2024 was a transitional year for Europe, marked by efforts to stabilise growth and manage inflation amid geopolitical tensions and post-pandemic realities. We expect 2025 to reap the benefits of strategies initiated in 2024, with a shift from crisis management to growth-oriented policies.
Eurozone GDP is forecast to grow by 1.2% year on year, with Ireland, Central and Eastern Europe, Spain and the Nordic region leading performance. Germany and France look set to face continued struggles due to fiscal constraints and industrial recalibration. Region-wide economic risks include potential protectionist US trade policies that could strain transatlantic relations. The European Central Bank (ECB) may well opt for monetary easing to support modest recovery, but restrictive fiscal policies may offset any gains, keeping economic momentum subdued in the near term.
Investment recovery began in late 2024
Despite subdued economic momentum, European real estate investment activity rebounded strongly towards the end of 2024. Preliminary fourth quarter data indicates volumes of €53 billion, the highest quarterly level since 2022 and a 31% year-on-year increase. The ECB’s September rate cut played a pivotal role in this resurgence, boosting investor sentiment and improving financing conditions. Sellers, particularly European open-ended funds under redemption pressure, increased asset supply, while larger transactions became more common due to easing loan conditions.
Total European real estate investment volumes for 2024 are estimated at €174 billion, a 17% increase on the previous year. Activity was fairly evenly distributed across asset classes, with logistics (23%), living sectors (19%), and retail (17%) leading the market. The office sector accounted for 22%, a historic low.
European real estate investment set to grow
Investment volumes are projected to grow by 23% in 2025, to €214 billion. This forecast trajectory is supported by buyer-seller alignment, growing cross-border activity and steady demand for income-generating assets. Across all sectors, we foresee heightened interest in well-located secondary assets, particularly those offering opportunities for active management strategies such as revaluation, repurposing or repositioning to align with ESG standards. Diversification will remain a priority for investors seeking to mitigate sector-specific risks, meaning all asset classes should benefit from the modest market recovery.
The office market is set for a gradual recovery, driven by companies upgrading spaces to attract talent and a resurgence in tech sector demand. Limited Grade A supply and constrained development pipelines are expected to fuel rental growth, pushing prime rents up by 2.7%. With demand improving, value-add investors are targeting secondary assets for repositioning or ESG-compliance upgrades.
Retail investment is expected to benefit from a boost in retail sales growth, driven by easing inflation and stronger consumer purchasing power. Grocery shops, prime high street assets and retail warehouses will remain particularly attractive. But with buyers and sellers unlikely to find a consensus on pricing, at least in the short term, deals will not be easy to strike.
Sectors to watch: logistics and hotels
The logistics sector remains a key focus for investors, due to low vacancy rates and a relative lack of new developments. Although capital flows are now moderating, after years of exceptional growth, stabilising activity suggests ongoing investor interest. However, geopolitical uncertainties, including potential disruptions to trade policies, present a significant risk to this outlook.
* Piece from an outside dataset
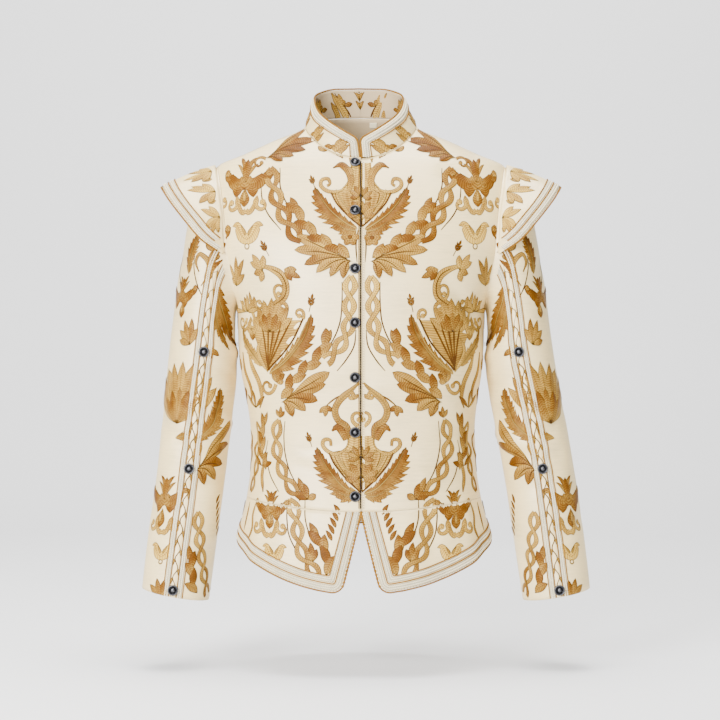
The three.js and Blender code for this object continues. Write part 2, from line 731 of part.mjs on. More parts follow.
// The angles of the sleeve's columns. They start at the bodice's rows on the armhole.
function sleeveColumns(at) {
  const settled = smooth(at, 0, SLEEVE_ALONG[SLEEVE_TRIM_ROW]);
  const radius = (sleeveRing.depth(at) + 48) / 2;
  const front = SLEEVE_FRONT.map(({ angle, trim }, i) => {
    const edgeZ = lerp(WAIST_Z + SEAM / 2, TIP_Z, BODICE_UP[BODICE_TOP - i]);
    const cosine = (2 * (edgeZ - ARMPIT_Z)) / (TIP_Z - ARMPIT_Z) - 1;
    const seamAngle = Math.acos(THREE.MathUtils.clamp(cosine, -1, 1)) / DEGREE;
    const below = trim === undefined ? angle : trimAround(at) + trim / radius / DEGREE;
    const even = (180 * i) / (SLEEVE_FRONT.length - 1);
    return { front: lerp(seamAngle, below, settled), back: lerp(seamAngle, even, settled) };
  });
  const back = front.slice(1, -1).reverse();
  return [...front.map((column) => column.front), ...back.map((column) => 360 - column.back)];
}

const SLEEVE_ALONG = spread(0, 1, 17).map((t) => t ** 1.35);

function sleeveGrid(sideSign) {
  return SLEEVE_ALONG.map((at) =>
    sleeveColumns(at).map((around) => onSleeve(sideSign, at, around)),
  );
}

// The shoulder wing's surface. around runs from its back corner, -1, over the shoulder to the front, 1,
// and out from the armhole seam, 0, to its free edge, 1.
function wingPoint(sideSign, around, out) {
  const turn = Math.abs(around);
  const faces = around > 0 ? -1 : 1;
  const seamZ = TIP_Z - WING_SEAM_DROP * turn ** 1.25;
  const seam = onTorso(armhole.x(seamZ), seamZ, faces);
  seam.point.addScaledVector(seam.normal, WING_LIFT);
  seam.point.x += 2 * SEAM;
  seam.point.y *= 1 - Math.exp(-turn * WING_END);
  const edge = vector(wingEdge.x(turn), faces * wingEdge.out(turn), wingEdge.z(turn));
  const lean = turn * WING_LEAN * DEGREE;
  const bulge = vector(0.4, faces * Math.sin(lean), Math.cos(lean)).normalize();
  const point = seam.point.lerp(edge, out);
  const rise = WING_BULGE * 4 * out * (1 - out);
  point.addScaledVector(bulge, rise * (1 - turn ** 8));
  point.x *= sideSign;
  return point;
}

function onWing(sideSign, around, out) {
  const centre = vector(sideSign * 170, 0, -140);
  return withNormal((a, b) => wingPoint(sideSign, a, b), around, out, centre);
}

const WING_AROUND = spread(-1, 1, 18).map((t) => Math.sign(t) * Math.abs(t) ** 0.9);

// The wing's rows lie at the edge lines' distances, closer together at the narrow corners
function wingGrid(sideSign) {
  const columns = WING_AROUND.map((around) => {
    const width = wingPoint(1, around, 0).distanceTo(wingPoint(1, around, 1));
    const first = 1 - Math.min(EDGE_LINES[1] / width, 0.8);
    const second = 1 - Math.min(EDGE_LINES[2] / width, 0.9);
    return [1, first, second, second / 2, 0].map((out) => onWing(sideSign, around, out));
  });
  return columns[0].map((_, row) => columns.map((column) => column[row]));
}

// The wing's inner braid stops where the wing is too narrow for it
const WING_BRAID_ENDS = {
  outer: { from: 1, to: WING_AROUND.length - 2 },
  inner: { from: 2, to: WING_AROUND.length - 3 },
};

// A turned metal button with a rim and a raised centre, on a short shank
function button(name, { point, normal }, seat) {
  const rim = BUTTON_RADIUS;
  const profile = [
    [0, 0],
    [2.4, 0],
    [2.4, 0.7],
    [rim, 0.7],
    [rim, 2.4],
    [rim - 1.6, 3.4],
    [3.2, 2.6],
    [2.4, 4.2],
    [0, 4.9],
  ].map(([radius, height]) => new THREE.Vector2(radius, height));
  const geometry = new THREE.LatheGeometry(profile, BUTTON_SIDES);
  const mesh = new THREE.Mesh(geometry, FINISH.pewter);
  mesh.name = name;
  mesh.quaternion.setFromUnitVectors(vector(0, 1, 0), normal);
  mesh.position.copy(point).addScaledVector(normal, seat);
  mesh.position.x += swayAt(point);
  return mesh;
}

// The place on a panel seen from the front at x and z
function pressed(panel, x, z) {
  const ray = new THREE.Raycaster(vector(x, -500, z), vector(0, 1, 0));
  const [hit] = ray.intersectObject(panel);
  return { point: hit.point, normal: hit.face.normal };
}

// The place at a given height on the middle of the sleeve's strip
function onStrip(sleeve, z) {
  const { from, to } = SLEEVE_BANDS.strip;
  const middle = (from + to) / 2;
  const line = cutFrom(
    sleeve,
    { from: 0, to: sleeve.length - 1 },
    { from: middle, to: middle + 0.1 },
  ).map(([place]) => place);
  const row = line.findIndex(({ point }) => point.z < z) - 1;
  const [above, below] = [line[row], line[row + 1]];
  const share = (above.point.z - z) / (above.point.z - below.point.z);
  return {
    point: above.point.clone().lerp(below.point, share),
    normal: above.normal.clone().lerp(below.normal, share).normalize(),
  };
}

const jacket = new THREE.Group();
const add = (...layers) => {
  const mesh = layer(...layers);
  jacket.add(mesh);
  return mesh;
};
const LAID_ON = [LAID + BRAID, LAID]; // top and underside of what lies on a panel

const frontLeft = frontGrid(1);
const back = backGrid();
const frontRight = add("front_right", "satin", frontGrid(-1), 0, -CLOTH);
add("front_left", "satin", frontLeft, 0, -CLOTH);
add("back", "satin", back, 0, -CLOTH);
const edgeBand = cutFrom(frontLeft, { from: 0, to: BODICE_TOP - 0.1 }, EDGE_BAND);
add("front_edge_band", "gold", edgeBand, ...LAID_ON);

const backMiddle = (back[0].length - 1) / 2;
const facing = cutFrom(
  back,
  { from: BODICE_TOP - 5, to: BODICE_TOP },
  { from: backMiddle - NECK_COLUMNS + 1, to: backMiddle + NECK_COLUMNS - 1 },
);
const facingTop = -CLOTH - LAID;
add("neck_facing", "facing", facing, facingTop, facingTop - FACING);
const tab = cutFrom(
  back,
  { from: BODICE_TOP - 1.3, to: BODICE_TOP - 0.25 },
  { from: backMiddle + 0.45, to: backMiddle + 0.8 },
);
const tabTop = facingTop - FACING - LAID;
add("neck_tab", "braid", tab, tabTop, tabTop - 0.6);

const peplumRight = peplumFrontGrid(-1);
const peplumLeft = peplumFrontGrid(1);
const peplumBack = peplumBackGrid();
add("peplum_front_right", "satin", peplumRight, 0, -CLOTH);
add("peplum_front_left", "satin", peplumLeft, 0, -CLOTH);
add("peplum_back", "satin", peplumBack, 0, -CLOTH);
for (const [row, band] of Object.entries(BRAID_BANDS)) {
  const braid = peplumRound(peplumLeft, peplumBack, peplumRight, band);
  add(`peplum_braid_${row}`, "braid", braid, ...LAID_ON);
}
const [peplumEdge, peplumInside] = peplumRound(peplumLeft, peplumBack, peplumRight, {
  from: 0,
  to: 1,
});
jacket.add(edgeCord("peplum_cord", peplumEdge, peplumInside));

const collar = collarGrid();
const collarEnds = { from: 0.15, to: collar[0].length - 1.15 };
add("collar", "satin", collar, 0, -CLOTH);
add("collar_braid", "braid", cutFrom(collar, COLLAR_BAND, collarEnds), ...LAID_ON);
jacket.add(edgeCord("collar_cord", ...cutFrom(collar, { from: 0, to: 1 }, collarEnds)));

for (const [side, sideSign] of [["right", -1], ["left", 1]]) {
  const wing = wingGrid(sideSign);
  add(`wing_${side}`, "satin", wing, 0, -CLOTH);
  for (const [row, band] of Object.entries(BRAID_BANDS)) {
    const braid = cutFrom(wing, band, WING_BRAID_ENDS[row]);
    add(`wing_braid_${row}_${side}`, "braid", braid, ...LAID_ON);
  }
  const wingEdges = cutFrom(wing, { from: 0, to: 1 }, WING_BRAID_ENDS.outer);
  jacket.add(edgeCord(`wing_cord_${side}`, ...wingEdges));

  const sleeve = sleeveGrid(sideSign);
  add(`sleeve_${side}`, "satin", sleeve, 0, -CLOTH, true);
  const trimRows = { from: SLEEVE_TRIM_ROW, to: SLEEVE_ALONG.length - 1.02 };
  for (const [row, band] of Object.entries(SLEEVE_BANDS)) {
    const finish = row === "strip" ? "gold" : "braid";
    add(`sleeve_${row}_${side}`, finish, cutFrom(sleeve, trimRows, band), ...LAID_ON);
  }
  SLEEVE_BUTTONS.forEach((z, i) => {
    const place = onStrip(sleeve, z);
    jacket.add(button(`sleeve_button_${side}_${i + 1}`, place, 2 * LAID + BRAID));
  });
}

FRONT_BUTTONS.forEach((z, i) => {
  jacket.add(button(`front_button_${i + 1}`, pressed(frontRight, BUTTON_X, z), LAID));
});

export default jacket;
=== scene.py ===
"""An embroidered satin jacket with shoulder wings and a parted peplum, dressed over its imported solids.

Places are worked out in millimetres, with +Z up, the front facing -Y and +X the wearer's left, and
become metres when a mesh is made.
"""
import math

import bpy
import numpy as np
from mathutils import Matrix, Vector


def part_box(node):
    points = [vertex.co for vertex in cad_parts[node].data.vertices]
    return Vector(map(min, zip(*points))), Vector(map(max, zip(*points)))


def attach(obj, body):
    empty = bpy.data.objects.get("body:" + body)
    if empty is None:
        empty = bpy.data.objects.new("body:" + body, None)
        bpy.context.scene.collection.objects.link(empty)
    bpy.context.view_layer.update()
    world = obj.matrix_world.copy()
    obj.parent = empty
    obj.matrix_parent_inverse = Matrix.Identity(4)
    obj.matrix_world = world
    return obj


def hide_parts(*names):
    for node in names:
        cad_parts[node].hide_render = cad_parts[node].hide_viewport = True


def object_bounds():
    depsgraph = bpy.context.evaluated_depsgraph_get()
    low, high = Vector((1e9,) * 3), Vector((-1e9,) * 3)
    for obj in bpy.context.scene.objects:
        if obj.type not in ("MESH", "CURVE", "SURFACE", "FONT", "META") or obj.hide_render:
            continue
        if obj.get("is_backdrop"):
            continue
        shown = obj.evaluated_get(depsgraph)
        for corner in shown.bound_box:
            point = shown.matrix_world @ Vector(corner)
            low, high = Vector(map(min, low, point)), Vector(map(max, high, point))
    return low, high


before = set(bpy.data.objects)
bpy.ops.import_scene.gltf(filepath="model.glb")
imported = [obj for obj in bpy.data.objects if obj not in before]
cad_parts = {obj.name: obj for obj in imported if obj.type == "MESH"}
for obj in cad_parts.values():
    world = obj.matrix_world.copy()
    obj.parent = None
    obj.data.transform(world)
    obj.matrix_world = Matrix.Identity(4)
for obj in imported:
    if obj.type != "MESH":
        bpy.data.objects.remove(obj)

bl_info = {
    "name": "Embroidered Jacket",
    "version": (1, 0, 0),
    "blender": (4, 5, 0),
    "location": "View3D > Sidebar > Jacket",
    "description": "Satin panels, gold embroidery, braids, cords and buttons over the jacket's solids",
    "category": "Add Mesh",
}

MM = 0.001
DEGREE = math.pi / 180
BODY = "root"

# Thicknesses and gaps of the solids, which the dressed pieces keep
CLOTH = 2.0
SEAM = 0.4
LAID = 0.3
FACING = 1.2
TAB = 0.6
CORD = 2.6


def table(names, *rows):
    """A table's columns by name."""
    return dict(zip(names.split(), np.array(rows, float).T))


# The torso's sections: half the width, the depth before and behind, and how square the section is
TORSO = table(
    "z side front back square",
    (-640, 192, 128, 124, 2.2),
    (-546, 178.5, 119, 114, 2.2),
    (-484, 163.5, 109, 101, 2.2),
    (-440, 157.5, 105, 94, 2.2),
    (-395, 156.5, 105, 91, 2.2),
    (-350, 161, 110, 97, 2.2),
    (-310, 168, 116, 105, 2.2),
    (-265, 171.5, 121, 112, 2.2),
    (-222, 172.5, 122, 116, 2.2),
    (-196, 184, 121, 117, 2.2),
    (-147, 206, 114, 115, 2.2),
    (-100, 216, 100, 110, 2.15),
    (-60, 213, 83, 101, 2.1),
    (-23, 200, 63, 89, 2),
    (-6, 163, 51, 84, 2),
    (12, 123.7, 36, 79, 2),
    (33, 78, 14, 71, 2),
    (43, 76, 12, 65, 2),
    (54, 70, 10, 57, 2),
)
ARMHOLE = table(
    "z x", (-222, 172.5), (-196, 174), (-147, 183), (-100, 187), (-60, 192.5), (-23, 200)
)
ARMPIT_Z, TIP_Z, TIP_X = -222, -23, 200
NECK = table(
    "angle base top",
    (0, -17, 6),
    (20, -14, 19),
    (38, -4, 31),
    (60, 13, 46),
    (78, 26, 61),
    (90, 33, 71),
    (120, 43, 83),
    (150, 50, 90.5),
    (180, 52, 92),
)
NECK_HALF_WIDTH = 78
NECK_POINT_Z = 33
NECK_SHARE = 0.44
WAIST_Z = -484
WAIST_DIP = 14
WAIST_HALF_WIDTH = 164
HEM = table(
    "angle z", (0, -609), (25, -593.5), (40, -580), (55, -565.5), (68, -552), (90, -541), (180, -530)
)
PEPLUM_RING_Z = -560
SPLIT_TOP = 1.6
SPLIT_FOOT = 27
SPLIT_HEIGHT = 109
HEM_CORNER_ANGLE = 8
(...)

Hotels will continue to perform strongly, supported by robust demand and operational resilience. While growth in revenue per available room is expected to normalise, more realistic pricing expectations and declining borrowing costs should support liquidity and transaction volumes. The sector remains attractive to private equity buyers seeking opportunities in a stable market.
In the living sectors, urbanisation trends and tight mortgage conditions are driving demand for rental properties, supporting steady occupancy and rental growth. Institutional investors will target build-to-rent projects, especially ESG-compliant assets. Student housing and senior living will attract growing attention, supported by rising international student numbers and ageing populations.
European prime yields stabilised in late 2024, with early signs of inward shifts in key sectors such as prime logistics, CBD offices and high-street retail. As monetary policy eases further in 2025, financing conditions should improve, stimulating renewed investor interest and triggering yield compression across various asset classes by the third quarter. Shopping centres may see modest yield increases early in the year but, overall, the trajectory signals a return to favourable pricing conditions.